***** DATA *****
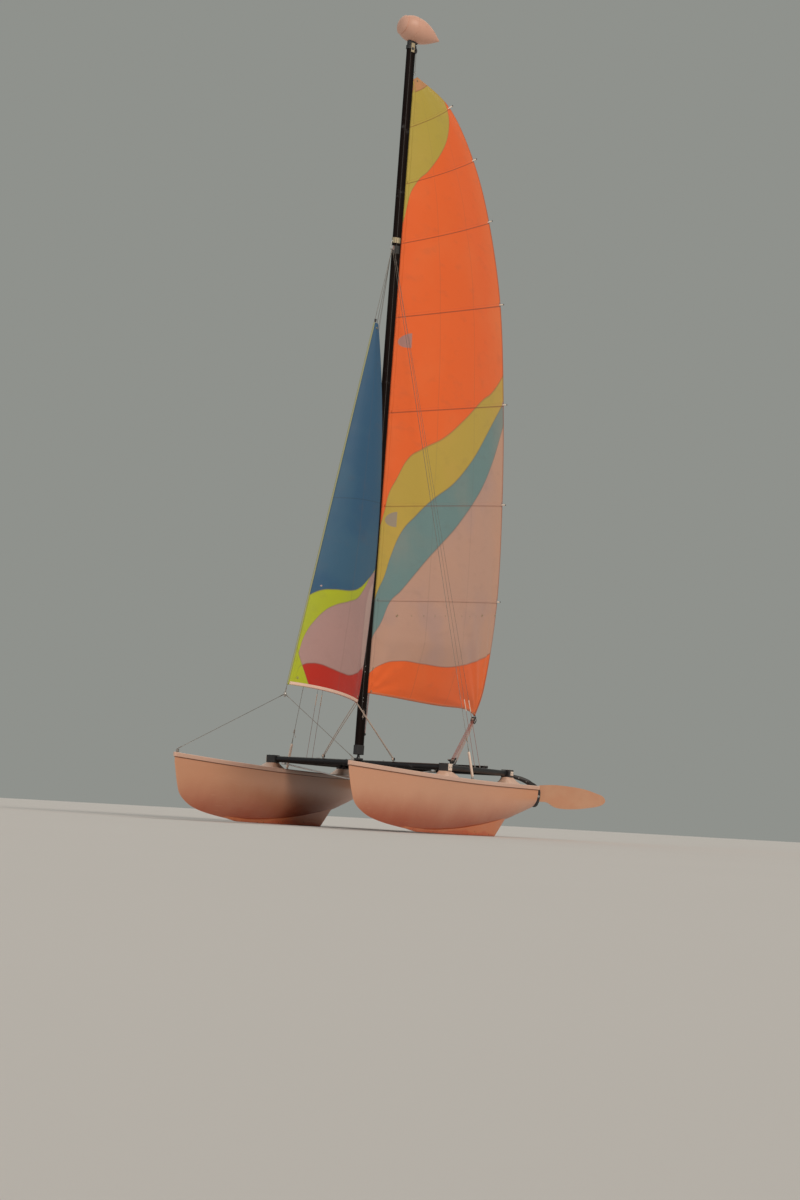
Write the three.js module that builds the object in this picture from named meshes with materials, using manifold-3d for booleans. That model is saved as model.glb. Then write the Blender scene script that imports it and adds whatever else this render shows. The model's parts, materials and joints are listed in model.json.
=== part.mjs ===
// A beach catamaran, sixteen foot class, standing on its two keels with its sails hoisted and its
// rudders kicked up. Millimetres. Boat frame: +X forward, +Y port, +Z up, X = 0 at half length,
// Y = 0 on the centreline, Z = 0 at the floor.
import * as THREE from "three";
import { mergeVertices } from "three/addons/utils/BufferGeometryUtils.js";
import Module from "manifold-3d";

const wasm = await Module();
wasm.setup();

// Driving dimensions
const SEAT_GAP = 0.3; // between pieces that touch
const HULL_LENGTH = 5000;
const BOW_X = HULL_LENGTH / 2;
const TRANSOM_X = -HULL_LENGTH / 2;
const STERN_SHEER_Z = 565;
const BOW_SHEER_RISE = 88; // how much the bow stands above the stern
const SHEER_RISE_END = 3900; // aft of the bow, where the sheer goes level
const BOW_HALF_SPREAD = 985; // centreline to stem
const OUTER_HALF_BEAM = 1190; // centreline to the outboard topside
const OUTER_CURVE_END = 2600; // aft of the bow, where the outboard side goes straight
const OUTER_CURVE_POWER = 2.2;
const KEEL_SHARE = 0.6; // the keel line lies this share of the width outboard of the inboard side
const LIP_OVERHANG_OUT = 15;
const LIP_OVERHANG_IN = 12;
const DECK_DEPTH = 45;

const FRAME_Z = 725; // middle of the crossbars and side rails
const FRONT_BAR_X = 50;
const REAR_BAR_X = -1860;
const CROSSBAR = { wide: 95, high: 66 };
const SIDE_RAIL = { wide: 46, high: 62 };
const RAIL_Y = 1035;
const CASTING = { long: 130, wide: 112, high: 84, corner: 16 };
const SOCKET_DEPTH = { crossbar: 32, rail: 15 };

const MAST_STEP = new THREE.Vector3(FRONT_BAR_X, 0, 800);
const MAST_RAKE = THREE.MathUtils.degToRad(2.5);
const MAST_LENGTH = 8080;
const MAST_SECTION = { long: 112, wide: 66 };
const MAST_TURN = THREE.MathUtils.degToRad(35); // the mast's groove looks this far to port of aft
const STEP_BALL = 16;
const HOUNDS_UP = 5700; // along the mast from its step
const APEX_AHEAD = 110; // the stays meet this far ahead of the mast's axis

const SAIL_THICK = 6;

const BRIDLE_APEX = new THREE.Vector3(2020, 0, 1360);
const CHAINPLATE = new THREE.Vector3(-530, 1130, 0);
const STAY_RADIUS = 2.5;
const SLEEVE_RADIUS = 11;
const SLEEVE_LENGTH = 280;

const PINTLE = { x: TRANSOM_X - 70, y: 1070 };
const RUDDER_TURN = THREE.MathUtils.degToRad(-60); // both rudders rest hard over
const KICK_PIVOT = { aft: 95, z: 490, clear: 61, pin: 7 };
const BLADE_THICK = 22;
const TILLER_REACH = 570;
const TILLER_END_Z = 782;
const TIE_BAR_RADIUS = 14;

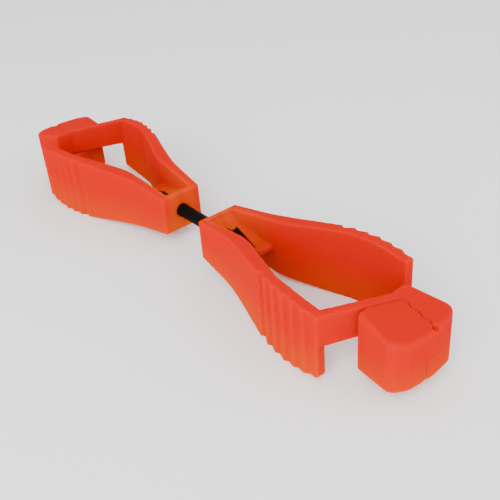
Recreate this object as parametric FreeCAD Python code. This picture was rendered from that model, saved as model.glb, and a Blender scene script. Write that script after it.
*****
TASK DIRECTIONS:
Copy out every entry again, exactly as it was given.

RESULT OF THE TASK:
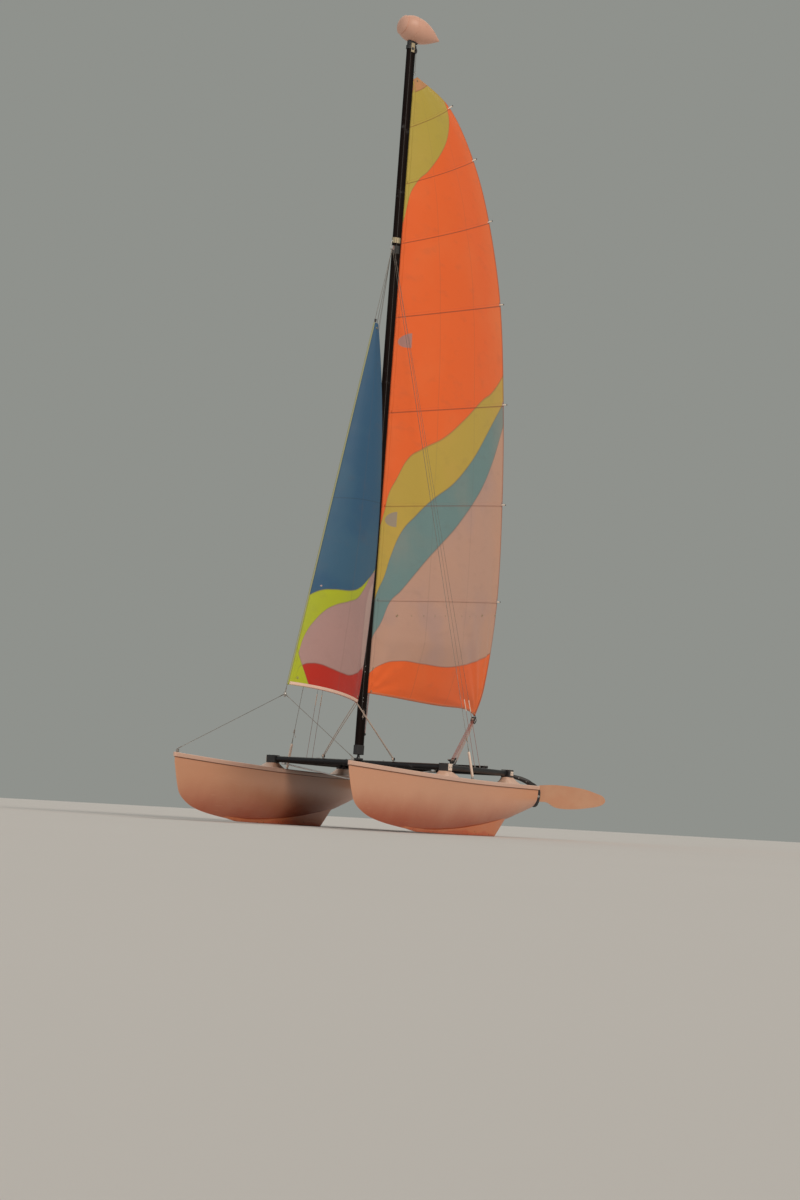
Write the three.js module that builds the object in this picture from named meshes with materials, using manifold-3d for booleans. That model is saved as model.glb. Then write the Blender scene script that imports it and adds whatever else this render shows. The model's parts, materials and joints are listed in model.json.
=== part.mjs ===
// A beach catamaran, sixteen foot class, standing on its two keels with its sails hoisted and its
// rudders kicked up. Millimetres. Boat frame: +X forward, +Y port, +Z up, X = 0 at half length,
// Y = 0 on the centreline, Z = 0 at the floor.
import * as THREE from "three";
import { mergeVertices } from "three/addons/utils/BufferGeometryUtils.js";
import Module from "manifold-3d";

const wasm = await Module();
wasm.setup();

// Driving dimensions
const SEAT_GAP = 0.3; // between pieces that touch
const HULL_LENGTH = 5000;
const BOW_X = HULL_LENGTH / 2;
const TRANSOM_X = -HULL_LENGTH / 2;
const STERN_SHEER_Z = 565;
const BOW_SHEER_RISE = 88; // how much the bow stands above the stern
const SHEER_RISE_END = 3900; // aft of the bow, where the sheer goes level
const BOW_HALF_SPREAD = 985; // centreline to stem
const OUTER_HALF_BEAM = 1190; // centreline to the outboard topside
const OUTER_CURVE_END = 2600; // aft of the bow, where the outboard side goes straight
const OUTER_CURVE_POWER = 2.2;
const KEEL_SHARE = 0.6; // the keel line lies this share of the width outboard of the inboard side
const LIP_OVERHANG_OUT = 15;
const LIP_OVERHANG_IN = 12;
const DECK_DEPTH = 45;

const FRAME_Z = 725; // middle of the crossbars and side rails
const FRONT_BAR_X = 50;
const REAR_BAR_X = -1860;
const CROSSBAR = { wide: 95, high: 66 };
const SIDE_RAIL = { wide: 46, high: 62 };
const RAIL_Y = 1035;
const CASTING = { long: 130, wide: 112, high: 84, corner: 16 };
const SOCKET_DEPTH = { crossbar: 32, rail: 15 };

const MAST_STEP = new THREE.Vector3(FRONT_BAR_X, 0, 800);
const MAST_RAKE = THREE.MathUtils.degToRad(2.5);
const MAST_LENGTH = 8080;
const MAST_SECTION = { long: 112, wide: 66 };
const MAST_TURN = THREE.MathUtils.degToRad(35); // the mast's groove looks this far to port of aft
const STEP_BALL = 16;
const HOUNDS_UP = 5700; // along the mast from its step
const APEX_AHEAD = 110; // the stays meet this far ahead of the mast's axis

const SAIL_THICK = 6;

const BRIDLE_APEX = new THREE.Vector3(2020, 0, 1360);
const CHAINPLATE = new THREE.Vector3(-530, 1130, 0);
const STAY_RADIUS = 2.5;
const SLEEVE_RADIUS = 11;
const SLEEVE_LENGTH = 280;

const PINTLE = { x: TRANSOM_X - 70, y: 1070 };
const RUDDER_TURN = THREE.MathUtils.degToRad(-60); // both rudders rest hard over
const KICK_PIVOT = { aft: 95, z: 490, clear: 61, pin: 7 };
const BLADE_THICK = 22;
const TILLER_REACH = 570;
const TILLER_END_Z = 782;
const TIE_BAR_RADIUS = 14;

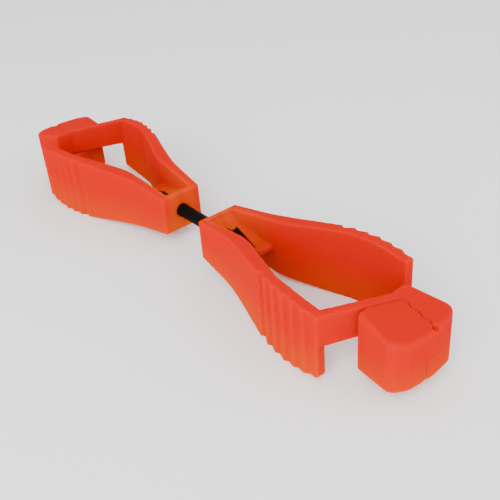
Recreate this object as parametric FreeCAD Python code. This picture was rendered from that model, saved as model.glb, and a Blender scene script. Write that script after it.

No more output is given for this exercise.